What the task requires:
Using the listing below, select the lines with the word "materials" and copy them.

Data provided:
====================
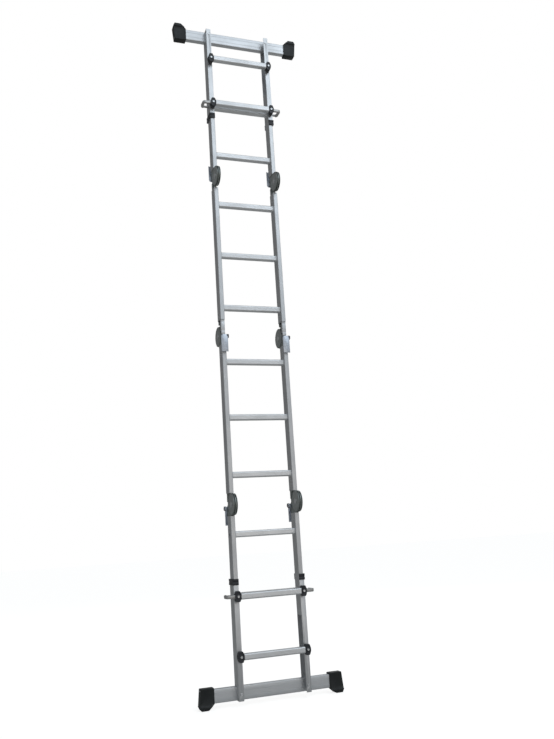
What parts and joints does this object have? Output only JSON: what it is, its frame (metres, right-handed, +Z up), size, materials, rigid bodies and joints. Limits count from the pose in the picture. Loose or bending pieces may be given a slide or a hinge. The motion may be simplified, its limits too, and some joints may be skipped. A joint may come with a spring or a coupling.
{
  "type": "telescoping ladder",
  "caption": "Straight aluminium ladder of hinged sections whose two end sections telescope, with front rungs, lock handles, stabiliser bars and rubber feet.",
  "frame": {"origin": "middle of the base on the ground plane, below the middle of the overall box", "axes": "+Z up along the rails, +X to the right along the rungs, +Y to the back, away from the climber's side with the front rungs"},
  "size_m": [0.7, 0.196, 3.48],
  "materials": {
    "satin_aluminium": "satin mill finish, fine grain along the extrusion",
    "hinge_steel": "dark zinc plate, satin",
    "bright_steel": "bright zinc plate",
    "lever_metal": "light bluish satin metal",
    "grey_handle": "moulded glass-filled plastic, matt",
    "black_plastic": "moulded plastic, matt",
    "foot_rubber": "moulded rubber, matt"
  },
  "bodies": {
    "telescope_bottom": {"bar_bottom": "satin_aluminium", "bolts_bottom": "bright_steel", "brackets_bottom": "black_plastic", "collars_bottom": "black_plastic", "foot_bottom_left": "foot_rubber", "foot_bottom_right": "foot_rubber", "rail_bottom_left": "satin_aluminium", "rail_bottom_right": "satin_aluminium", "rung_bottom_inner": "satin_aluminium", "rung_bottom_outer": "satin_aluminium"},
    "telescope_top": {"bar_top": "satin_aluminium", "bolts_top": "bright_steel", "brackets_top": "black_plastic", "collars_top": "black_plastic", "foot_top_left": "foot_rubber", "foot_top_right": "foot_rubber", "rail_top_left": "satin_aluminium", "rail_top_right": "satin_aluminium", "rung_top_inner": "satin_aluminium", "rung_top_outer": "satin_aluminium"},
    "section_d": {"hinge_forks_lower": "hinge_steel", "hinge_rivets_d": "bright_steel", "rail_d_left": "satin_aluminium", "rail_d_right": "satin_aluminium", "rung_fixed_01": "satin_aluminium", "rung_fixed_02": "satin_aluminium"},
    "section_c": {"hinge_forks_middle": "hinge_steel", "hinge_rivets_c": "bright_steel", "hinge_tongues_lower": "hinge_steel", "rail_c_left": "satin_aluminium", "rail_c_right": "satin_aluminium", "rung_fixed_03": "satin_aluminium", "rung_fixed_04": "satin_aluminium", "rung_fixed_05": "satin_aluminium"},
    "section_a": {"hinge_forks_upper": "hinge_steel", "hinge_rivets_a": "bright_steel", "rail_a_left": "satin_aluminium", "rail_a_right": "satin_aluminium", "rung_fixed_09": "satin_aluminium", "rung_fixed_10": "satin_aluminium"},
    "section_b": {"hinge_rivets_b": "bright_steel", "hinge_tongues_middle": "hinge_steel", "hinge_tongues_upper": "hinge_steel", "rail_b_left": "satin_aluminium", "rail_b_right": "satin_aluminium", "rung_fixed_06": "satin_aluminium", "rung_fixed_07": "satin_aluminium", "rung_fixed_08": "satin_aluminium"},
    "lever_lower_left": {"lever_lower_left": "lever_metal"},
    "lever_lower_right": {"lever_lower_right": "lever_metal"},
    "lever_middle_left": {"lever_middle_left": "lever_metal"},
    "lever_middle_right": {"lever_middle_right": "lever_metal"},
    "lever_upper_left": {"lever_upper_left": "lever_metal"},
    "lever_upper_right": {"lever_upper_right": "lever_metal"},
    "lock_bottom_left": {"lock_bottom_left": "grey_handle"},
    "lock_bottom_right": {"lock_bottom_right": "grey_handle"},
    "lock_top_left": {"lock_top_left": "grey_handle"},
    "lock_top_right": {"lock_top_right": "grey_handle"}
  },
  "joints": [
    {"name": "middle_hinge", "type": "hinge", "parent": "section_c", "child": "section_b", "pos_m": [0, 0.046, 1.74], "axis": [-1, 0, 0], "range_deg": [0, 180]},
    {"name": "upper_hinge", "type": "hinge", "parent": "section_b", "child": "section_a", "pos_m": [0, -0.046, 2.58], "axis": [1, 0, 0], "range_deg": [0, 180]},
    {"name": "lower_hinge", "type": "hinge", "parent": "section_c", "child": "section_d", "pos_m": [0, -0.046, 0.9], "axis": [-1, 0, 0], "range_deg": [0, 180]},
    {"name": "top_telescope", "type": "slide", "parent": "section_a", "child": "telescope_top", "axis": [0, 0, -1], "range_m": [0, 0.28]},
    {"name": "bottom_telescope", "type": "slide", "parent": "section_d", "child": "telescope_bottom", "axis": [0, 0, 1], "range_m": [0, 0.28]},
    {"name": "lock_top_left_slide", "type": "slide", "parent": "telescope_top", "child": "lock_top_left", "axis": [1, 0, 0], "range_m": [0, 0.026]},
    {"name": "lock_top_right_slide", "type": "slide", "parent": "telescope_top", "child": "lock_top_right", "axis": [-1, 0, 0], "range_m": [0, 0.026]},
    {"name": "lock_bottom_left_slide", "type": "slide", "parent": "telescope_bottom", "child": "lock_bottom_left", "axis": [1, 0, 0], "range_m": [0, 0.026]},
    {"name": "lock_bottom_right_slide", "type": "slide", "parent": "telescope_bottom", "child": "lock_bottom_right", "axis": [-1, 0, 0], "range_m": [0, 0.026]},
    {"name": "lever_upper_left_turn", "type": "hinge", "parent": "section_a", "child": "lever_upper_left", "pos_m": [-0.162, 0.03, 2.596], "axis": [-1, 0, 0], "range_deg": [-5, 15]},
    {"name": "lever_upper_right_turn", "type": "hinge", "parent": "section_a", "child": "lever_upper_right", "pos_m": [0.162, 0.03, 2.596], "axis": [-1, 0, 0], "range_deg": [-5, 15]},
    {"name": "lever_middle_left_turn", "type": "hinge", "parent": "section_c", "child": "lever_middle_left", "pos_m": [-0.162, -0.03, 1.724], "axis": [-1, 0, 0], "range_deg": [-5, 15]},
    {"name": "lever_middle_right_turn", "type": "hinge", "parent": "section_c", "child": "lever_middle_right", "pos_m": [0.162, -0.03, 1.724], "axis": [-1, 0, 0], "range_deg": [-5, 15]},
    {"name": "lever_lower_left_turn", "type": "hinge", "parent": "section_d", "child": "lever_lower_left", "pos_m": [-0.162, 0.03, 0.884], "axis": [1, 0, 0], "range_deg": [-5, 15]},
    {"name": "lever_lower_right_turn", "type": "hinge", "parent": "section_d", "child": "lever_lower_right", "pos_m": [0.162, 0.03, 0.884], "axis": [1, 0, 0], "range_deg": [-5, 15]}
  ]
}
====================
Solution for this problem:
What parts and joints does this object have? Output only JSON: what it is, its frame (metres, right-handed, +Z up), size, materials, rigid bodies and joints. Limits count from the pose in the picture. Loose or bending pieces may be given a slide or a hinge. The motion may be simplified, its limits too, and some joints may be skipped. A joint may come with a spring or a coupling.
  "materials": {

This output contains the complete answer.